Gerettet?

Elfie-F
Ein kleiner blauer Wagen steht auf der Anhöhe am Rand der schmalen Straße. Die Fenster sind nach beiden Seiten hin geöffnet. Im Vorübergehen sehe ich einen jungen Mann, dunkles, lockiges Wuschelhaar, gepflegter Bart. Wie ich, genießt er seinen Blick auf das mit feinem Dunst verhangene Bergpanorama in der Ferne. Warum steigt er nicht aus und läuft los? frage ich mich. Aus einem Reflex heraus gehe ich einen Schritt zurück und spreche ich ihn direkt an. Er erschrickt, scheinbar hole ich ihn damit aus seiner Gedankenwelt. Er lächelt. Seine Antwort: „Ich bin einfach faul“ klingt für ihn plötzlich selbst nicht mehr gut und schiebt sogleich hinterher „Sie haben recht, hatte es eigentlich auch vor, doch dann.... na, ja dachte ich, der Weg ist sicher matschig und ich habe keine Lust, wieder mit dreckigen Stiefeln heimzukommen. Zu Hause steht noch ein Paar, welches ich sauber machen müsste“, lacht wieder und schickt sich sogleich an, auszusteigen, nicht ohne sich für meinen „Weckruf“ zu bedanken. Ich wünsche ihm viel Spaß auf seiner Tour.
Ich biege rechts ab auf den mir so bekannten Wanderweg entlang des Waldrands, welcher den Blick freigibt, über grüne Wiesenflächen mit den jetzt kahlen Kirschbäumen, bis ins Tal. Das sagenhafte Panorama auf der anderen Seite gleicht mit den Konturen unterschiedlicher Gipfelhöhen einer feinen chinesischen Tuschezeichnung.

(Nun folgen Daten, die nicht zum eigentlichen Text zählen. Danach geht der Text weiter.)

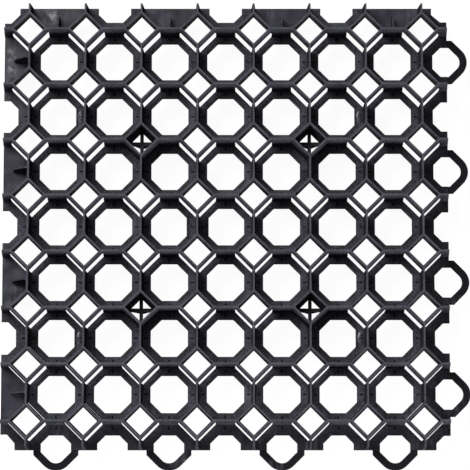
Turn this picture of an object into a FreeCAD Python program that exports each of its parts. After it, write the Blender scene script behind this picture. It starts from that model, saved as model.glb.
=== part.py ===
"""Interlocking grass paver grid, one moulded piece of black recycled plastic.

A square panel of upright walls on a thin base flange. The walls follow a lattice
of octagon cells with small diamond cells between them. Coupling loops stand out
on the +X and -Y edges, and cover plates on the -X and +Y edges lie over the loops
of the neighbouring panel. Four pegs below the base anchor the panel in the soil.

Units are millimetres and +Z is up. The shapes are made with the base at z = 0.
At the end the panel is lifted onto its pegs, as it stands on a floor unheld, so
z = 0 is then at their tips. The origin is the middle of the outline with loops.
"""
import FreeCAD
import Part
import math
import os

# Lattice
PITCH = 62.5
CELLS = 7
HEIGHT = 40.0
JOINT = 1.6

# Walls, each given as half its thickness or as a distance from a diamond's centre
WALL_TOP = 1.0
WALL_FOOT = 2.4
DIAMOND_OUT_TOP = 13.95
DIAMOND_OUT_SILL = 15.3
DIAMOND_IN_TOP = 12.2
DIAMOND_IN_SILL = 10.75
ANCHOR_IN_FOOT = 9.4
SILL = 24.5
EDGE_DRAFT = 2.2

# Base flange and the pocket below each diamond
FLANGE = 3.0
HOLE_FLAT = 20.65
POCKET_FOOT = 15.9
POCKET_SILL = 15.6

# Notches in the flange of the open edge cells
HOLE_INNER = 14.1
HOLE_CHAMFER = 9.0
LOOP_SIDE_LAND = 14.5
PLATE_SIDE_LAND = 13.1

# Coupling loops and cover plates, at every second edge cell
LOOP_THICK = 2.0
LOOP_BAND = 8.1
LOOP_HOLE_TIP = 44.8
LOOP_HOLE_RADIUS = 10.5
LOOP_PLAY = 1.0
PLATE_UNDER = 2.2
PLATE_TOP = 4.2
PLATE_INSET = 0.55
FIN_REACH = 18.8
FIN_STEP = 11.0
FIN_MIDDLE = (12.8, 26.0)
FIN_HEIGHT = 37.5
FIN_THICK = 1.8

# Pegs in four of the diamonds
PEG_AT = (2, 5)
PEG_LENGTH = 25.0
PEG_TOP = 4.0
PEG_HALF = 9.8
PEG_HALF_TIP = 1.5
PEG_THICK_TOP = 4.1
PEG_THICK_TIP = 2.0

# Worked out from the sizes above
ROOT2 = math.sqrt(2.0)
EDGE = PITCH / 2.0 - JOINT / 2.0
REACH = CELLS * PITCH / 2.0
HOLE_HALF = PITCH / 2.0 - LOOP_SIDE_LAND
LOOP_HALF = HOLE_HALF + LOOP_BAND
LOOP_HOLE_SUM = LOOP_HOLE_TIP + LOOP_HOLE_RADIUS * (ROOT2 - 1.0)
LOOP_SUM = LOOP_HOLE_SUM + LOOP_BAND * ROOT2
LOOP_RADIUS = LOOP_HOLE_RADIUS + LOOP_BAND
LOOP_TIP = LOOP_HOLE_TIP + LOOP_BAND
SHIFT = (LOOP_TIP - EDGE) / 2.0
PAST = 2.0


def between(low, high, z_low, z_high, z):
    """Value at height z on the straight line through two stated heights."""
    return low + (high - low) * (z - z_low) / (z_high - z_low)


def wall_half(z):
    """Half the thickness of a straight wall at height z."""
    return between(WALL_FOOT, WALL_TOP, 0.0, HEIGHT, z)


def diamond_out(z):
    """Distance from a diamond's centre to the outer face of its wall, upright below the sill."""
    return between(DIAMOND_OUT_SILL, DIAMOND_OUT_TOP, SILL, HEIGHT, max(z, SILL))


def diamond_in(z):
    """Distance from a diamond's centre to the inner face of its wall."""
    return between(DIAMOND_IN_SILL, DIAMOND_IN_TOP, SILL, HEIGHT, z)


def anchor_in(z):
    """Distance from an anchor diamond's centre to the inner face of its wall."""
    return between(ANCHOR_IN_FOOT, DIAMOND_IN_TOP, 0.0, HEIGHT, z)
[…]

Mit meinem Handy halte ich diesen Moment in einem Foto fest. Dann merke ich, dass auch der junge Mann diesen Weg nimmt. Ich laufe parallel zu den Hecken, die ihn linkerhand eingrenzen, über die Wiese bis wir am Ende zusammentreffen. Schnellen Schrittes steigen wir in Abstand gemeinsam weiter hinauf, während wir uns über das herrliche Wetter an diesem ersten Advent unterhalten, welches uns dazu noch in der Zeit des Lockdowns hilft, die Tage bis Weihnachten trotzdem zu genießen. Wir lassen uns auf den jeweils äußeren Enden einer Bank am Wegrand nieder. Mit der Sonne auf unseren Gesichtern erfahre ich, dass er durch das Virus, als selbstständiger Tennislehrer, nun ebenfalls arbeitslos geworden ist. Jetzt muss er erstmal lernen, mit der geschenkten Zeit und wenig Geld zurechtzukommen. Viel erfahre ich über sein Leben, sogar dass er seit zwei Jahren unglücklich verliebt ist. Offenbar habe ich bei ihm eine Schleuse geöffnet. Das Weihnachtsfest, es wird für ihn, wie auch für mich ein recht einsames werden, aber nicht der heutige Tag. Als wir später wieder an unserem Ausgangspunkt sind, meint er: „Ganz lieben Dank dafür, dass Sie mir einen Schubs gegeben haben. Die Natur und das Gespräch mit Ihnen haben mir sehr viel gegeben“.
Habe ich ihn vielleicht gerettet? In einer Zeit, die kaum eine Begegnung zulässt, hat auch er mich vor zu viel Grübelei bewahrt und diesen Tag erhellt.